As of 1986, all of the constituent technologies had been in development for 25 or 30 years. But none of them were really ready for general use in an unrestricted conversational setting, and so the premise of the ATR Interpreting Telephony Laboratory was basically a public-relations device for framing on-going speech technology research, not a plausible R&D project. And so it's not surprising that the ATR Interpreting Telephony Laboratory completed its seven-year term without producing practical technology — though quite a bit of valuable and interesting speech technology research was accomplished, including important contributions to the type of speech synthesis algorithm used in the Microsoft demo.
But as a public-relations framework, "interpreting telephony" was a very effective choice. Here and there around the world, research groups were inspired to produce demos illustrating similar ideas — my own group at Bell Labs created a demo of a real-time English/Spanish/English conversational system for Seville Expo '92. (We started the project in 1989-90 before I left Bell Labs for Penn, and others finished it.) None of these projects created (or intended to create) practical systems — the idea was more to show people what human language technology was in principle capable of doing.
In the 26 years since 1986, there have been two crucial changes: Moore's Law has made computers bigger and faster but smaller and cheaper; and speech recognition, machine translation, and speech synthesis have all gotten gradually better. In both the domain of devices and the domain of algorithms, the developments have been evolutionary rather than revolutionary — the reaction of a well-informed researcher from the late 1980s, transplanted to 2012, would be satisfaction and admiration at the clever ways that familiar devices and algorithms have been improved, not baffled amazement at completely unexpected inventions.
All of the constituent technologies — ASR, MT, speech synthesis — have improved to the point where we all encounter them in everyday life, and some people use them all the time. I'm not sure whether Interpreting Telephony's time has finally come, but it's clearly close.
In passing, I'll caution strongly against taking demos at face value — demos are generally scripted and rehearsed exercises in which both the user and the system have been jointly optimized to present a good show. This is not a criticism of Rick Rashid or Microsoft Research, it's just a universal fact about public demonstrations of new technology, which has an especially strong effect on demonstrations of speech and language technology.
In any case, the folks at Microsoft Research are at or near the leading edge in pushing forward all of the constituent technologies for speech-to-speech translation, and Rashid's speech-to-speech demo is an excellent way to publicize that fact.

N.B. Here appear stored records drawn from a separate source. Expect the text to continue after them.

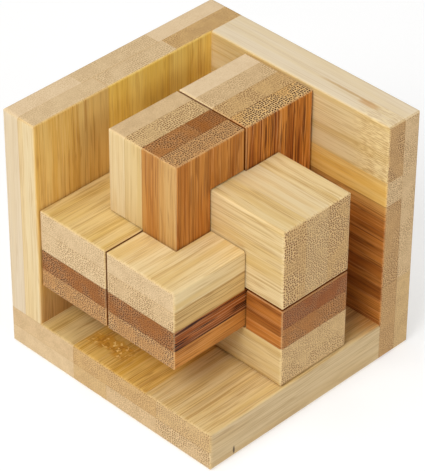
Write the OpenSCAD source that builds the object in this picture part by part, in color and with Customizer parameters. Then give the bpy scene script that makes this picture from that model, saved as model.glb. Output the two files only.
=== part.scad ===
// Six-bar burr puzzle held in an open corner frame of three boards.
// Every bar and board is glued up from flat bamboo plies and strips.
// Origin: centre of the footprint, on the face that the frame stands on. +Z is up.

/* [Bars] */
// Width and height of the space that one bar fills
bar_pitch = 20; // [16:1:26]
// How far the ends of the bars stand past their grid of five half widths
bar_proud = 0.3; // [0:0.1:0.5]
// Play between two neighbouring bars
bar_play = 0.3; // [0.1:0.05:0.4]
// Radius that eases the edges of a bar
bar_ease = 0.6; // [0.3:0.1:1.2]

/* [Corner frame] */
// Thickness of a board, two plies together
board_thickness = 9.5; // [7:0.1:12]
// How far the free edges of the boards stand past the ends of the bars' grid
edge_margin = 0.9; // [0.6:0.1:1.5]
// Radius that eases the outside edges of the frame
frame_ease = 0.8; // [0.6:0.1:2]
// Radius that eases the inner free edges of the boards
inner_ease = 0.5; // [0.3:0.1:1.2]

/* [Easing] */
// Flat facets that make up one eased edge
ease_facets = 3; // [2:1:5]

/* [Hidden] */

// Colours of the bamboo: natural, steamed and dark steamed
PALE = "#e6c68e";
CREAM = "#efd7a8";
TAN = "#cfa877";
BROWN = "#b97840";
DARK = "#8c532e";

// Axis numbers
X = 0;
Y = 1;
Z = 2;

// The burr is laid out on a grid of half bars that is centred on the burr.
// The grid runs from -2 at the three boards to 3 at the free ends of the bars.
cell = bar_pitch / 2;
wall_side = -2 * cell;
free_side = 3 * cell;
frame_low = wall_side - board_thickness;
frame_high = free_side + edge_margin;
frame_size = frame_high - frame_low;
play_half = bar_play / 2;
bar_length = 5 * cell + bar_proud;

// Seam between the two strips that make up one ply of the front post
strip_seam = -0.75 * cell;

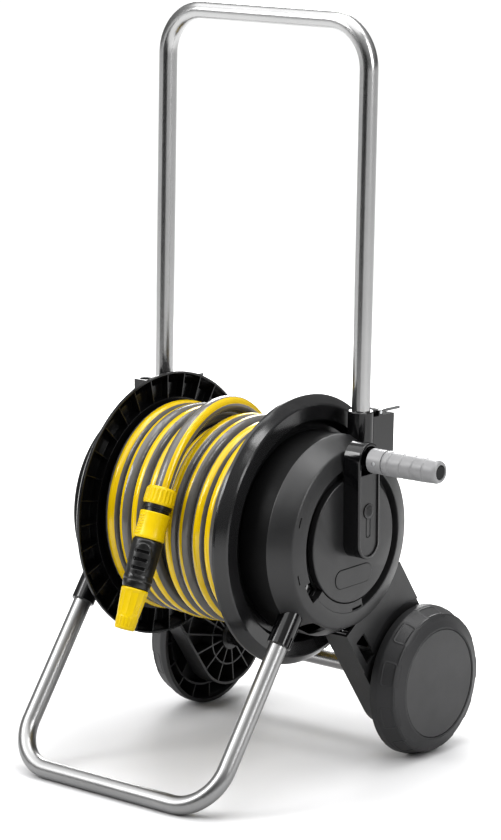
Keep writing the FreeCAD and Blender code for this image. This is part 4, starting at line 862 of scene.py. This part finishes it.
@dataclass
class Hose(SubAssembly):
    """Wound hose of 18 mm and its free end, as one length from the drum's outlet to the connector."""

    diameter: float = 18.0
    length: float = 20.0
    points_per_turn: int = 16
    outermost: float = 84.6
    layers: tuple[float, ...] = (62.3, 78.0, 93.6, 109.0)
    sides: int = 18
    # Turns wound when the hose reaches the end of the first, second and third layer.
    ends: tuple[float, ...] = (8.5, 17.9, 27.5)
    crossing: tuple[float, float] = (32.45, 32.95)
    crossing_x: float = 2.2
    # Facing of the broad stripe on successive turns, in turns of the hose.
    facing: tuple[float, ...] = (0.02, 0.47, -0.03, 0.03, 0.50, 0.0, 0.05, 0.46, -0.02)
    tail_facing: float = 0.16

    def wound_points(self) -> np.ndarray:
        """Control points of the wound turns.

        Formula: turns go round at an even rate while X runs from flange to flange and back; the radius steps
        up at each flange; the outer layer is wound from the right to the middle, crosses to the left flange
        low down at the back, and is wound to the middle again, rising where it passes over the crossing.

        Returns:
            Rows of (x from the middle, radius, angle above the front in degrees).
        """
        last = 37 - 39 / 360
        turns = np.arange(0, last, 1 / self.points_per_turn)
        climb = 0.4
        first, second, third = self.ends
        start, stop = self.crossing
        edge = self.outermost
        x = np.interp(
            turns,
            [0, first, first + climb, second, second + climb, third, third + climb, start, stop, last],
            [-72, edge, edge, -edge, -edge, edge, edge, self.crossing_x, -edge, TAIL[0][0]])
        radius = np.interp(
            turns, [0, first, first + climb, second, second + climb, third, third + climb, last],
            np.repeat(self.layers, 2))
        share = np.mod(turns, 1.0)
        under = self.crossing_x - (share - 0.45) / 0.5 * (self.crossing_x + edge)
        passes = (turns > stop) & (share > 0.42) & (share < 0.98)
        radius = radius + np.where(passes, hump(x - under, 14.5, 13.0), 0.0)
        outer = smooth_step(turns, third, third + 0.5)
        radius = radius + outer * (0.9 * np.sin(3.1 * turns) + 0.7 * np.sin(1.37 * turns + 1.0))
        wander = 0.9 * np.sin(2.17 * turns * FULL_TURN / 1.9)
        x = x + outer * smooth_step(edge - np.abs(x), 1.0, 12.0) * wander
        return np.stack([x, radius, 90 - 360 * turns], axis=-1)

    def route(self) -> np.ndarray:
        """Control points from the outlet to inside the nut, in metres."""
        rows = np.concatenate([self.wound_points(), np.array(TAIL, float)])
        angle = np.radians(rows[:, 2])
        local = np.stack([rows[:, 0], -rows[:, 1] * np.cos(angle), rows[:, 1] * np.sin(angle)], axis=-1)
        return np.concatenate([REEL.carry(local), HOSE_END.carry(np.array([[0.0, 0.0, 12.0]]))])

    def centre_line(self, route: np.ndarray) -> np.ndarray:
        """Smooth line near the control points, read from a NURBS spline.

        Args:
            route: Control points in metres.

        Returns:
            Points along the line.
        """
        curve = bpy.data.curves.new("hose_line", "CURVE")
        curve.dimensions = "3D"
        spline = curve.splines.new("NURBS")
        spline.points.add(len(route) - 1)
        spline.points.foreach_set("co", np.c_[route, np.ones(len(route))].ravel())
        spline.order_u = 3
        spline.use_endpoint_u = True
        spline.resolution_u = 4
        holder = put("hose_line", curve)
        graph = bpy.context.evaluated_depsgraph_get()
        line = bpy.data.meshes.new_from_object(holder.evaluated_get(graph))
        points = np.empty(len(line.vertices) * 3)
        line.vertices.foreach_get("co", points)
        bpy.data.objects.remove(holder)
        bpy.data.curves.remove(curve)
        bpy.data.meshes.remove(line)
        return points.reshape(-1, 3)

    def tube(self, line: np.ndarray) -> Object:
        """Round tube along the line, whose stripes keep their side of the drum but twist slowly.

        Formula: point = centre + r (cos(a) outward + sin(a) sideways), where outward points away from the
        drum axis and sideways is across the line.

        Args:
            line: Points along the hose.

        Returns:
            The tube.
        """
        run = np.gradient(line, axis=0)
        run /= np.linalg.norm(run, axis=1, keepdims=True)
        out = line - np.array([0.0, DRUM_Y * MM, DRUM_Z * MM])
        out[:, 0] = 0.0
        out -= run * np.sum(out * run, axis=1, keepdims=True)
        out /= np.linalg.norm(out, axis=1, keepdims=True)
        around = np.linspace(0, FULL_TURN, self.sides, endpoint=False)[None, :, None]
        ring = np.cos(around) * out[:, None, :] + np.sin(around) * np.cross(run, out)[:, None, :]
        tube = closed_surface("garden_hose", line[:, None, :] + self.diameter / 2 * MM * ring, sharp=80.0)
        along = np.concatenate([[0.0], np.cumsum(np.linalg.norm(np.diff(line, axis=0), axis=1))])
        step = 1 / self.sides
        turn = np.arange(self.sides) * step + self.twist(line)[:, None]
        here = np.stack(np.broadcast_arrays(turn, along[:, None]), axis=-1)
        beside = here + (step, 0.0)
        corner_uv = np.stack([here[:-1], beside[:-1], beside[1:], here[1:]], axis=2)
        values = np.zeros((len(tube.data.loops), 2))
        values[:corner_uv.size // 2] = corner_uv.reshape(-1, 2)
        tube.data.uv_layers.new(name="hose_uv").data.foreach_set("uv", values.ravel())
        return tube

    def twist(self, line: np.ndarray) -> np.ndarray:
        """Turn of the stripes away from the outward side, in whole turns of the hose.

        Formula: each wound turn has its own facing, and the hose rolls from one to the next at the back.

        Args:
            line: Points along the hose.

        Returns:
            One value for each point.
        """
        y = line[:, 1] - DRUM_Y * MM
        z = line[:, 2] - DRUM_Z * MM
        turns = (math.pi / 2 - np.unwrap(np.arctan2(z, -y))) / FULL_TURN + 0.2
        number = np.floor(turns).astype(int)
        facing = np.array(self.facing)
        share = smooth_step(turns - number, 0.66, 0.98)
        here = np.where(number > 36, self.tail_facing, facing[number % len(facing)])
        there = np.where(number > 35, self.tail_facing, facing[(number + 1) % len(facing)])
        return (1 - share) * here + share * there

    def build(self) -> None:
        route = self.route()
        line = self.centre_line(route)
        total = float(np.linalg.norm(np.diff(line, axis=0), axis=1).sum())
        log.info("Hose: %d control points, %.2f m long", len(route), total)
        tube = self.tube(line)
        self.keep(tube, HoseFinish(), "hose_coil", "hose_tail")


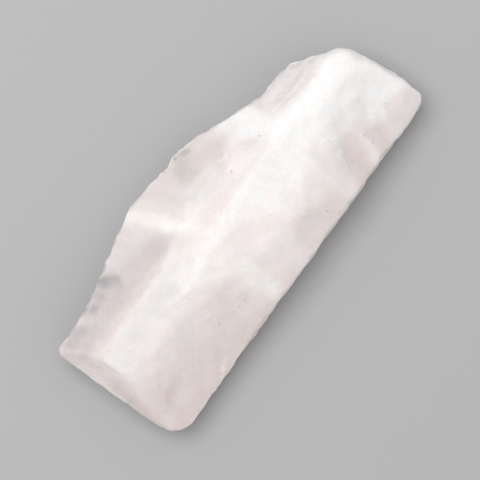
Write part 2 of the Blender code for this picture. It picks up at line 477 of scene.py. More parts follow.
# %% Strokes
STROKES = {
    "flank line, long": ((32, 8.3), (50, 5.2), 0.9, -0.14),
    "flank line, pale": ((37, 7.9), (46.5, 7.2), 0.7, 0.10),
    "flank line, lower": ((35, 10.6), (46, 9.0), 0.8, -0.09),
    "arc, upper": ((-35, 0.2), (-21, -3.2), 1.5, 0.10),
    "arc, middle": ((-21, -3.2), (-15, -8), 1.5, 0.12),
    "arc, lower": ((-15, -8), (-12, -14), 1.5, 0.09),
    "fan rib, pale": ((27, -8), (25, -25), 2.6, 0.20),
    "fan rib, dark": ((49.5, -8), (46.5, -14), 1.5, 0.14),
    "fan rib, dark, lower": ((46.5, -14), (42.5, -25), 1.7, 0.13),
    "fan, rim of the first scar": ((30.5, -19), (40.5, -5), 1.7, 0.11),
    "fan streak": ((33.6, -10.5), (37, -6.4), 1.0, 0.10),
    "fan hackle": ((56, -7), (52.6, -24), 1.0, 0.07),
    "fan hackle, outer": ((59.5, -9), (58, -24), 1.1, 0.07),
    "hairline crack": ((50.6, -15.9), (53.6, -18.4), 0.6, -0.12),
    "bowl streak": ((6, 9.6), (15, 13.2), 0.9, 0.07),
    "bowl streak, lower": ((9, 8.3), (17, 11.2), 0.8, 0.06),
    "ridge, upper": ((-18, 23), (-13.6, 15), 3.2, 0.16),
    "ridge, lower": ((-13.6, 15), (-7, 4), 2.6, 0.12),
    "second ridge": ((22, 17.5), (16, 10.5), 2.8, 0.12),
    "flank furrow": ((-49, 12), (-47.4, 17.6), 1.4, -0.12),
    "flank furrow, next": ((-44, 11.8), (-42.6, 18.4), 1.5, -0.14),
    "flank furrow, last": ((-33.6, 12.6), (-34.6, 19), 1.4, -0.10),
}
STROKES_ABOVE = 8  # no strokes below this height, in millimetres
STROKE_WOBBLE = 0.35  # how far a stroke wanders, in millimetres,
STROKE_WAVE = 4.0  # and how far apart its bends are
STROKE_ENDS = 0.35  # how tall it still is at its ends


def stroke_height(place):
    """Height that the strokes add at a place on the top, in millimetres."""
    if place.z < STROKES_ABOVE * MM:
        return 0.0
    here = Vector((place.x, place.y)) / MM
    here += noise.noise_vector(place / (STROKE_WAVE * MM)).xy * STROKE_WOBBLE
    total = 0.0
    for start, end, wide, tall in STROKES.values():
        start = Vector(start)
        off, along = off_line(here - start, Vector(end) - start)
        off /= wide
        if off < 1:
            ends = min(1.0, 4 * along * (1 - along) + STROKE_ENDS)
            total += tall * ends * (1 - off * off) ** 2
    return total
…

Update — in the comments, Victor Mair wonders what it means that the Microsoft algorithms are "patterned after human brain behavior", as Rashid puts it. This is a reference to an innovation promoted by Microsoft researchers, using so-called "deep neural nets", and specifically "a hybrid between a pre-trained, deep neural network (DNN) and a context-dependent (CD) hidden Markov model". See e.g. Dahl et al., “Context-Dependent Pre-trained Deep Neural Networks for LVSR”, IEEE Trans. ASLP 2012, which documents a significant improvement in performance:
Experiments on a challenging business search dataset demonstrate that CD-DNN-HMMs can significantly outperform the conventional context-dependent Gaussian mixture model (GMM)-HMMs, with an absolute sentence accuracy improvement of 5.8% and 9.2% (or relative error reduction of 16.0% and 23.2%) over the CD-GMM-HMMs trained using the minimum phone error rate (MPE) and maximum likelihood (ML) criteria, respectively.
They increased their sentence-correct rate from 63.8% to 69.6%, which is a big improvement by the standards of ASR research (where algorithmic innovations often nudge performance up by a few tenths of a percent, and two percent is reason to break out the champagne) , though it may perhaps be less impressive to outsiders who naively expect qualitatively different results from worthwhile inventions…
For those who are interested in what "deep neural net" (sometimes called "deep learning") algorithms are, here's a tutorial from ACL 2012 on their application in NLP:
And in greater depth, Yoshua Bengio, "Learning Deep Architectures for AI", Foundations and Trends in Machine Learning 2009. The abstract:
Theoretical results suggest that in order to learn the kind of complicated functions that can represent high-level abstractions (e.g., in vision, language, and other AI-level tasks), one may need deep architectures. Deep architectures are composed of multiple levels of non-linear operations, such as in neural nets with many hidden layers or in complicated propositional formulae re-using many sub-formulae. Searching the parameter space of deep architectures is a diffcult task, but learning algorithms such as those for Deep Belief Networks have recently been proposed to tackle this problem with notable success, beating the stateof-the-art in certain areas. This monograph discusses the motivations and principles regarding learning algorithms for deep architectures, in particular those exploiting as building blocks unsupervised learning of single-layer models such as Restricted Boltzmann Machines, used to construct deeper models such as Deep Belief Networks.
The key algorithmic innovations are described in Hinton et al., "A Fast Learning Algorithm for Deep Belief Nets", Neural Computation 2006:
We show how to use “complementary priors” to eliminate the explaining-away effects that make inference difficult in densely connected belief nets that have many hidden layers. Using complementary priors, we derive a fast, greedy algorithm that can learn deep, directed belief networks one layer at a time, provided the top two layers form an undirected associative memory. The fast, greedy algorithm is used to initialize a slower learning procedure that fine-tunes the weights using a contrastive version of the wake-sleep algorithm. After fine-tuning, a network with three hidden layers forms a very good generative model of the joint distribution of handwritten digit images and their labels. This generative model gives better digit classification than the best discriminative learning algorithms. The low-dimensional manifolds on which the digits lie are modeled by long ravines in the free-energy landscape of the top-level associative memory, and it is easy to explore these ravines by using the directed connections to display what the associative memory has in mind.
In this context, Rashid's phrase "patterned after human brain behavior" is maybe not the most accurate way to put it, since I don't believe that anything is known about "human brain behavior" in relation to the specific kinds of learning algorithms behind the "deep learning" boom.